Roper glaubt nicht, dass die Unterrepräsentation von Frauen in diesen Bereichen darauf zurückzuführen ist, dass Frauen von diesen Möglichkeiten ausgeschlossen sind. Vielmehr gibt es aus ihrer Sicht weniger Frauen, die im Bereich Legal Tech und Legal Operations aktiv, sichtbar und bereit sind, öffentlich zu sprechen. “Es wird eine Vielzahl von gezielten Bemühungen brauchen, um ein Gleichgewicht zu finden.” sagt Holly Roper. “Ich bin der festen Überzeugung, dass wir uns an einem kritischen Punkt in der Geschichte befinden, an dem die juristischen Innovatoren von heute eine riesige Chance und Verantwortung haben, Rechtssysteme und Rahmenbedingungen zu gestalten, die inklusiv, gerecht, transparent und zukunftssicher sind”. Mehr denn je braucht die Rechtsbranche also weibliche Rechtsinnovatorinnen, um den zukünftigen Weg zu gestalten.

Der stärkste und wirkungsvollste erste Schritt, um mehr Frauen mit unterschiedlichem Hintergrund in den Bereich der juristischen Innovation einzubinden besteht für Holly Roper darin, dass „Frauen Frauen unterstützen“. Dies beginnt für sie damit, dass sichtbare weibliche Innovatoren andere Frauen ermutigen, einbeziehen und anleiten, in diesem Bereich aktiv und sichtbar zu werden. “Studien zeigen auch, dass sich mehr Frauen engagieren, wenn an Innovationen in Teams gearbeitet wird.” berichtet Roper.
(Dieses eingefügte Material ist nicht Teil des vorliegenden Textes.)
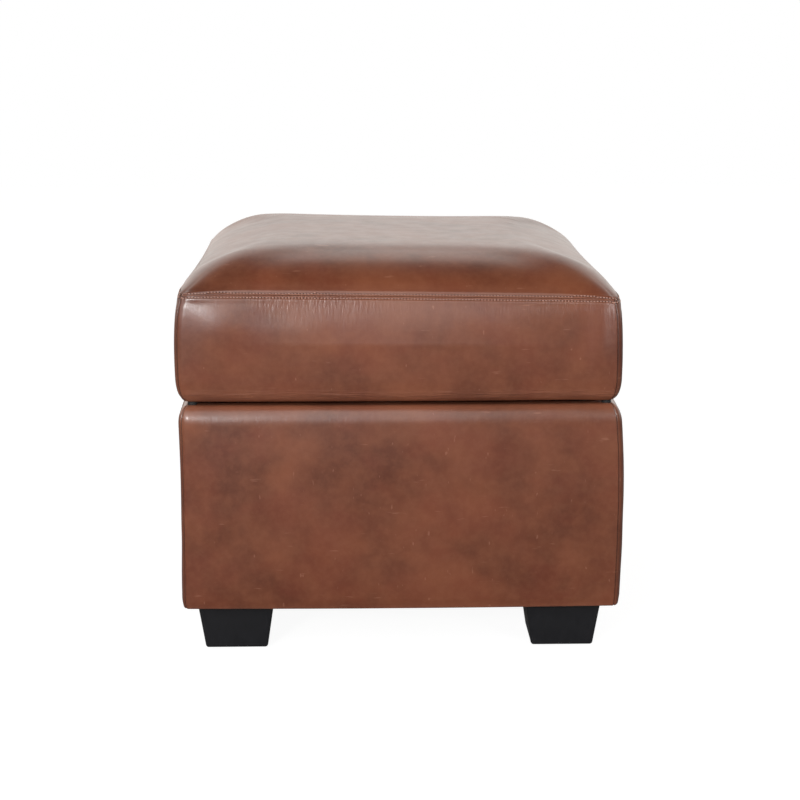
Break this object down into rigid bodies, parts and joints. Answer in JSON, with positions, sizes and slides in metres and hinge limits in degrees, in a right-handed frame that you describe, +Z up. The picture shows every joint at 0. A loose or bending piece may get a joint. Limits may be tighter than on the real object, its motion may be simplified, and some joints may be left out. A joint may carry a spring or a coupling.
{
  "type": "storage ottoman",
  "caption": "Square leather storage ottoman: upholstered box on block feet, thick padded lid hinged at the back with gas struts.",
  "frame": {"origin": "floor level under the middle of the ottoman", "axes": "+Z up, front faces -Y, +X to the right seen from the front"},
  "size_m": [0.5738, 0.5739, 0.516],
  "materials": {
    "brown_leather": "mottled reddish-brown pull-up leather, semi-gloss, fine grain",
    "padding_foam": "cut polyurethane foam",
    "white_wadding": "soft polyester wadding",
    "black_cloth": "black non-woven cloth",
    "plywood": "bare plywood",
    "black_wood": "black satin lacquer on solid wood",
    "nylon": "off-white nylon",
    "zinc_steel": "bright zinc plate",
    "black_paint": "black painted tube",
    "polished_rod": "polished piston rod",
    "strut_plastic": "black moulded plastic",
    "black_rubber": "black rubber"
  },
  "bodies": {
    "base": {"back_panel": "plywood", "base_cover_back": "brown_leather", "base_cover_front": "brown_leather", "base_cover_left": "brown_leather", "base_cover_right": "brown_leather", "base_hardware_screws": "zinc_steel", "base_padding_back": "padding_foam", "base_padding_front": "padding_foam", "base_padding_left": "padding_foam", "base_padding_right": "padding_foam", "corner_block_back_left": "plywood", "corner_block_back_right": "plywood", "corner_block_front_left": "plywood", "corner_block_front_right": "plywood", "dust_cover": "black_cloth", "dust_cover_staples": "zinc_steel", "floor_cleats": "plywood", "floor_panel": "plywood", "foot_back_left": "black_wood", "foot_back_right": "black_wood", "foot_bolts": "zinc_steel", "foot_front_left": "black_wood", "foot_front_right": "black_wood", "foot_glides": "nylon", "foot_tee_nuts": "zinc_steel", "frame_screws": "zinc_steel", "front_panel": "plywood", "hinge_base_leaf_left": "zinc_steel", "hinge_base_leaf_right": "zinc_steel", "hinge_pins": "zinc_steel", "left_panel": "plywood", "right_panel": "plywood", "rim_bumpers": "black_rubber", "storage_liner": "black_cloth", "strut_base_bracket_left": "zinc_steel", "strut_base_bracket_right": "zinc_steel"},
    "lid": {"hinge_lid_leaf_left": "zinc_steel", "hinge_lid_leaf_right": "zinc_steel", "lid_board": "plywood", "lid_cover_back": "brown_leather", "lid_cover_front": "brown_leather", "lid_cover_left": "brown_leather", "lid_cover_right": "brown_leather", "lid_cover_top": "brown_leather", "lid_foam_core": "padding_foam", "lid_hardware_screws": "zinc_steel", "lid_underside_lining": "black_cloth", "lid_wadding": "white_wadding", "strut_lid_bracket_left": "zinc_steel", "strut_lid_bracket_right": "zinc_steel"},
    "strut_cylinder_left": {"strut_cylinder_left": "black_paint", "strut_cylinder_socket_left": "strut_plastic"},
    "strut_cylinder_right": {"strut_cylinder_right": "black_paint", "strut_cylinder_socket_right": "strut_plastic"},
    "strut_rod_left": {"strut_piston_left": "strut_plastic", "strut_rod_left": "polished_rod", "strut_rod_socket_left": "strut_plastic"},
    "strut_rod_right": {"strut_piston_right": "strut_plastic", "strut_rod_right": "polished_rod", "strut_rod_socket_right": "strut_plastic"}
  },
  "joints": [
    {"name": "lid_hinge", "type": "hinge", "parent": "base", "child": "lid", "pos_m": [0, 0.2835, 0.33125], "axis": [-1, 0, 0], "range_deg": [0, 90]},
    {"name": "strut_foot_left", "type": "hinge", "parent": "base", "child": "strut_cylinder_left", "pos_m": [-0.238, 0.23092, 0.12794], "axis": [-1, 0, 0], "range_deg": [0, 45]},
    {"name": "strut_head_left", "type": "hinge", "parent": "lid", "child": "strut_rod_left", "pos_m": [-0.238, 0.07465, 0.3093], "axis": [-1, 0, 0], "range_deg": [-45, 0]},
    {"name": "strut_foot_right", "type": "hinge", "parent": "base", "child": "strut_cylinder_right", "pos_m": [0.238, 0.23092, 0.12794], "axis": [-1, 0, 0], "range_deg": [0, 45]},
    {"name": "strut_head_right", "type": "hinge", "parent": "lid", "child": "strut_rod_right", "pos_m": [0.238, 0.07465, 0.3093], "axis": [-1, 0, 0], "range_deg": [-45, 0]}
  ],
  "couplings": [
    {"joint": "strut_foot_left", "follows": "lid_hinge", "ratio": 0.5},
    {"joint": "strut_head_left", "follows": "lid_hinge", "ratio": -0.5},
    {"joint": "strut_foot_right", "follows": "lid_hinge", "ratio": 0.5},
    {"joint": "strut_head_right", "follows": "lid_hinge", "ratio": -0.5}
  ]
}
Dies sollte gefördert, aber nicht vorgeschrieben werden. Daneben ist die größte Herausforderung, der sich alle juristischen Innovator:innen stellen müssen: Zeit.  Die meisten Anwält:innen, die juristische Innovator:innen sind, engagieren sich, weil sie mit Leidenschaft die Branche verändern wollen. Sie machen Überstunden, um firmeninterne juristische Projekte zu verwirklichen, oft ohne zusätzlichen finanziellen Ausgleich. “Legal Innovation ist fast immer eine Tätigkeit, die zum täglichen Aufgabenbereich von Anwalt:innen hinzu kommt. Für Frauen mit Kindern kann dies automatisch zu einer Einstiegshürde werden.” sagt Holly Roper. Es schreckt auch Menschen ab, die sich eine gesunde Work-Life-Balance wünschen, zu denen oft Mitarbeiter gehören, die kreativ und natürliche Innovator:innen sind. Rechtsabteilungen können dies aus ihrer Sicht ändern, indem sie die juristischen Innovationsaktivitäten eines Anwalts als Teil seiner Rolle formalisieren und einen bestimmten Prozentsatz der Arbeitszeit für solche Aktivitäten vorsehen. “Innovation im Rechtsbereich ist ein zu wichtiges und wertvolles Thema, um es als zusätzliche Aktivität nach Feierabend für diejenigen zu belassen, die es unterstützen können.”